● **YOUR OBJECTIVE**
Keep only the lines of the data below that contain "empty", and copy them.

==========

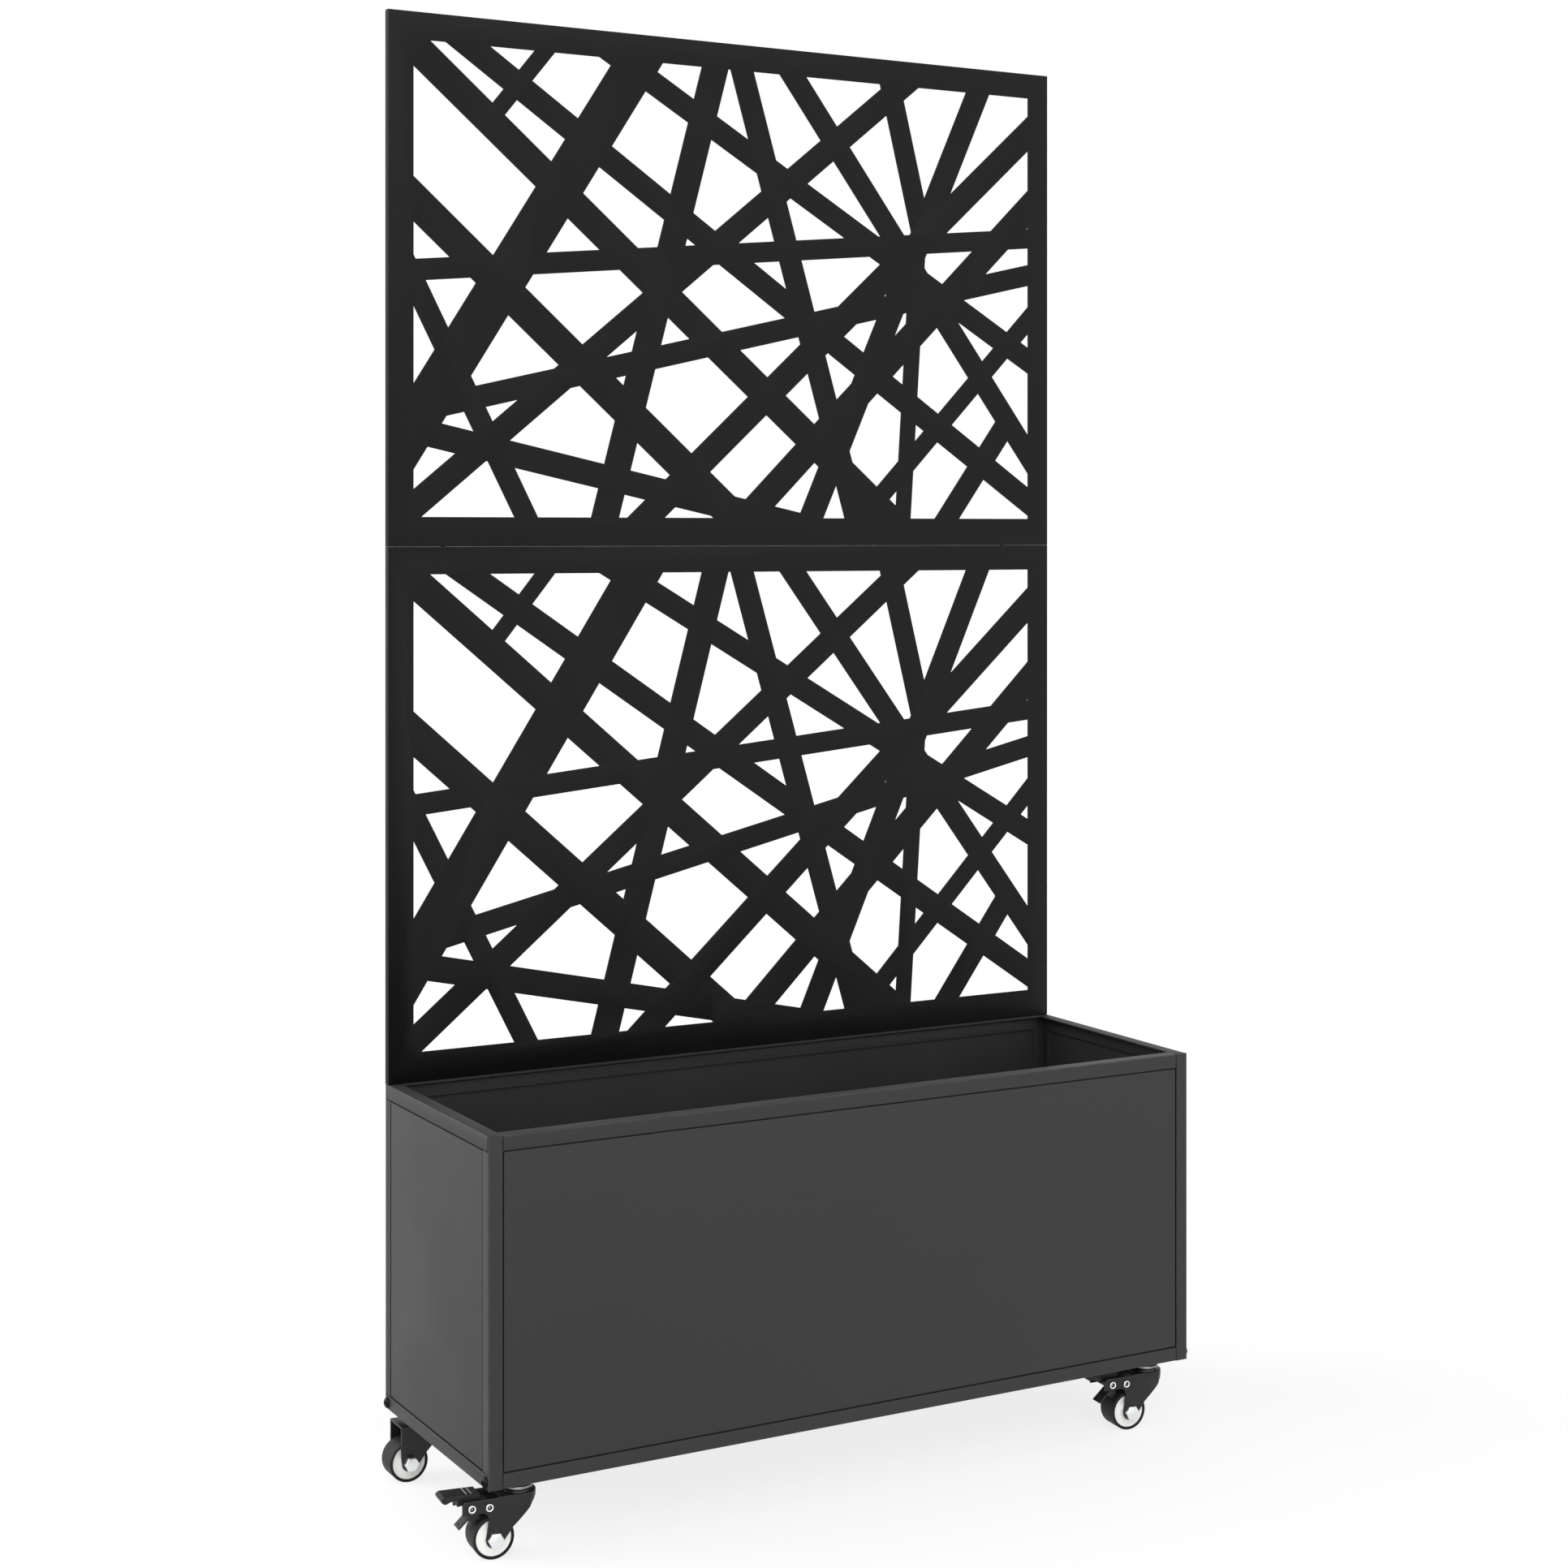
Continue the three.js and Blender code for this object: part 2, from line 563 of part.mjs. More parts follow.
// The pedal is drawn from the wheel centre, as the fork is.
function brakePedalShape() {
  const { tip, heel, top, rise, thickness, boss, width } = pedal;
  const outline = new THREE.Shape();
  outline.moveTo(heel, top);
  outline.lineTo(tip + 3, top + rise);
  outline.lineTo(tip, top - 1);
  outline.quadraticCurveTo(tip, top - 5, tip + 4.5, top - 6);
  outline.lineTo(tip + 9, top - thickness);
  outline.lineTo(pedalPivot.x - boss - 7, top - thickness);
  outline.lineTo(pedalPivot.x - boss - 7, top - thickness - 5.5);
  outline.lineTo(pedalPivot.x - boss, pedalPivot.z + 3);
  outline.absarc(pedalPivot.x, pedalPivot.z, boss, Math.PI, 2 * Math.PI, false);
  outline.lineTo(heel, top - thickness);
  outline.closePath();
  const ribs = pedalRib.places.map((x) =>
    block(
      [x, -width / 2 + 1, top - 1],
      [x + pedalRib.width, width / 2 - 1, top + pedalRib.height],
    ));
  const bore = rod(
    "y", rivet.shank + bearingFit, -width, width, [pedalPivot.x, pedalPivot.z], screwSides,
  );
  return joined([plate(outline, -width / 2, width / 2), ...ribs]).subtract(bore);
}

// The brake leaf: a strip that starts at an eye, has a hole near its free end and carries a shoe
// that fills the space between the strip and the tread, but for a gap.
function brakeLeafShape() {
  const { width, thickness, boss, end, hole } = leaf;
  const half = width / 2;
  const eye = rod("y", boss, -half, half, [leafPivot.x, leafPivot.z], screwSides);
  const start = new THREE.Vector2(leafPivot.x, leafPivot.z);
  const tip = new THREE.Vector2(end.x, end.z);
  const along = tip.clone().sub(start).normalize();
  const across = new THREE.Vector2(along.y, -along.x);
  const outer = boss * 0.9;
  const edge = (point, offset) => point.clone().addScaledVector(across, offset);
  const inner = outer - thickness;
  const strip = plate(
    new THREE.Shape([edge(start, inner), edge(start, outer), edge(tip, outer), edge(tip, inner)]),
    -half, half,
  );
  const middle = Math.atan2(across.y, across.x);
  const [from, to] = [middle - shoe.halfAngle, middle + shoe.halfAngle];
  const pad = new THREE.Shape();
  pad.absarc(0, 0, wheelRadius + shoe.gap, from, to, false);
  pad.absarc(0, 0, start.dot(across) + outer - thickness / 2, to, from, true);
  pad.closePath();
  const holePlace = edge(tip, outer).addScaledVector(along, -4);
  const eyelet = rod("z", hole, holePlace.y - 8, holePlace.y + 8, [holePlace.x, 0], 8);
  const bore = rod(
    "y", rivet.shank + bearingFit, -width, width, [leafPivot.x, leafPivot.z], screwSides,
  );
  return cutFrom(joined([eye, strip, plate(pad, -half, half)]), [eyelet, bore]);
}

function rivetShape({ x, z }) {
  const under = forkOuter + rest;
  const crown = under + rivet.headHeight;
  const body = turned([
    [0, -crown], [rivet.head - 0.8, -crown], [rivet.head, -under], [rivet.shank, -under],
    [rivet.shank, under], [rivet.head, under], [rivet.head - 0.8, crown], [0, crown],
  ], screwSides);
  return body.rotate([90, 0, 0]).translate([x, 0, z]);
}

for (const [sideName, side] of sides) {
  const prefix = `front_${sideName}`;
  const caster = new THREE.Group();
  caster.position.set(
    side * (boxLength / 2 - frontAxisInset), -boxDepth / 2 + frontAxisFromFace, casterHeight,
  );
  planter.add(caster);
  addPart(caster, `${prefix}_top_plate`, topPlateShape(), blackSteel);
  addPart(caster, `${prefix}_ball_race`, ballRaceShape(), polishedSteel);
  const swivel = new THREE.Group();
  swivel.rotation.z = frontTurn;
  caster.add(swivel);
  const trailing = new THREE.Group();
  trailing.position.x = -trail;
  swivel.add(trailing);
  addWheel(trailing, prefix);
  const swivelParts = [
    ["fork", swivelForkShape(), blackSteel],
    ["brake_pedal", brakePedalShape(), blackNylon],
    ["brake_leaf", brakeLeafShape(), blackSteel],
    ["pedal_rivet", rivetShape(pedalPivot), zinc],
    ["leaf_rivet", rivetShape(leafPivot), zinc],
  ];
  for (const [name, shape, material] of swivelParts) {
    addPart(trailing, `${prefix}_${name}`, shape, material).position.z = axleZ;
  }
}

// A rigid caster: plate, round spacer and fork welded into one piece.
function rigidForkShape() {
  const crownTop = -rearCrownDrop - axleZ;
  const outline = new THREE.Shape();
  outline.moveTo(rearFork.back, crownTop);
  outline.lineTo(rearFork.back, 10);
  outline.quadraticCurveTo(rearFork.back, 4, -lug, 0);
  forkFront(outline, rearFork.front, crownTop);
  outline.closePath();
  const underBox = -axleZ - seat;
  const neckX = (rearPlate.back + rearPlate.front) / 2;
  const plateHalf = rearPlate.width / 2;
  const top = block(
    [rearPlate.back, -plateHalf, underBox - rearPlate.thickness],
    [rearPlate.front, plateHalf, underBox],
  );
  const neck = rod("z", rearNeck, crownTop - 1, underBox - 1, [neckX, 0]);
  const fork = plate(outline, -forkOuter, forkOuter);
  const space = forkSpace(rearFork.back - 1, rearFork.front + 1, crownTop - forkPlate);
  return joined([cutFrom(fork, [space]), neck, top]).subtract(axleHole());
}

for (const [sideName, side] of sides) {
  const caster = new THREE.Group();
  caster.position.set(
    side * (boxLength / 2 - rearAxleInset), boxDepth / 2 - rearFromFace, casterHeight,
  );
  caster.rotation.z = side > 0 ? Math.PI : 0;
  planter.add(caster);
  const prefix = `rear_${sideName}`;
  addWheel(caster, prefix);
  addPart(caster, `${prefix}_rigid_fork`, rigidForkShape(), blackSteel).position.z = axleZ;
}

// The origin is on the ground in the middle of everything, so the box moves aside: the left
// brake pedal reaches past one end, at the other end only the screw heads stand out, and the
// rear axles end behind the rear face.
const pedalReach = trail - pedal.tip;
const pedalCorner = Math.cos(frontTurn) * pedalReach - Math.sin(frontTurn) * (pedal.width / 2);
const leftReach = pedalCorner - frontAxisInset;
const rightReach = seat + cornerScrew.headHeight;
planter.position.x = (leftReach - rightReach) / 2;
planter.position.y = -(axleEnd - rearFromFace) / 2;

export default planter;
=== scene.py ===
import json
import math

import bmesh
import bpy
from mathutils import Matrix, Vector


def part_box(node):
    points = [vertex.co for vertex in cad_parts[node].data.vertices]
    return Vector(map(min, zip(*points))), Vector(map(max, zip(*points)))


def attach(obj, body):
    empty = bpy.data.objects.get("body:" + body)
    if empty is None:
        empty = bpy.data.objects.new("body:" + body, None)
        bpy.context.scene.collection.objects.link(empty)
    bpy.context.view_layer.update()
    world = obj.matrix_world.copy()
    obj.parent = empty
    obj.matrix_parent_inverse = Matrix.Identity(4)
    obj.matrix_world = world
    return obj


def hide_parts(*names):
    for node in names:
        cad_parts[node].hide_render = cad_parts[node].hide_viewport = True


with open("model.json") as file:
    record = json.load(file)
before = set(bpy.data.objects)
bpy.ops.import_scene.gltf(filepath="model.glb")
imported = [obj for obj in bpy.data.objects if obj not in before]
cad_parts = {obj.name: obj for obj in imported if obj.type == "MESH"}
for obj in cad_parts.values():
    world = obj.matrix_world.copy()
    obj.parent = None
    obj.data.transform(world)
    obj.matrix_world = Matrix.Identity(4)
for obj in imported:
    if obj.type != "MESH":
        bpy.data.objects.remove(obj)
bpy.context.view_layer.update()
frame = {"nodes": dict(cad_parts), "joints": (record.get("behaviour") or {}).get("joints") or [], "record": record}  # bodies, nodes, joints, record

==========

● **RESPONSE TO THIS TASK**
    empty = bpy.data.objects.get("body:" + body)
    if empty is None:
        empty = bpy.data.objects.new("body:" + body, None)
        bpy.context.scene.collection.objects.link(empty)
    obj.parent = empty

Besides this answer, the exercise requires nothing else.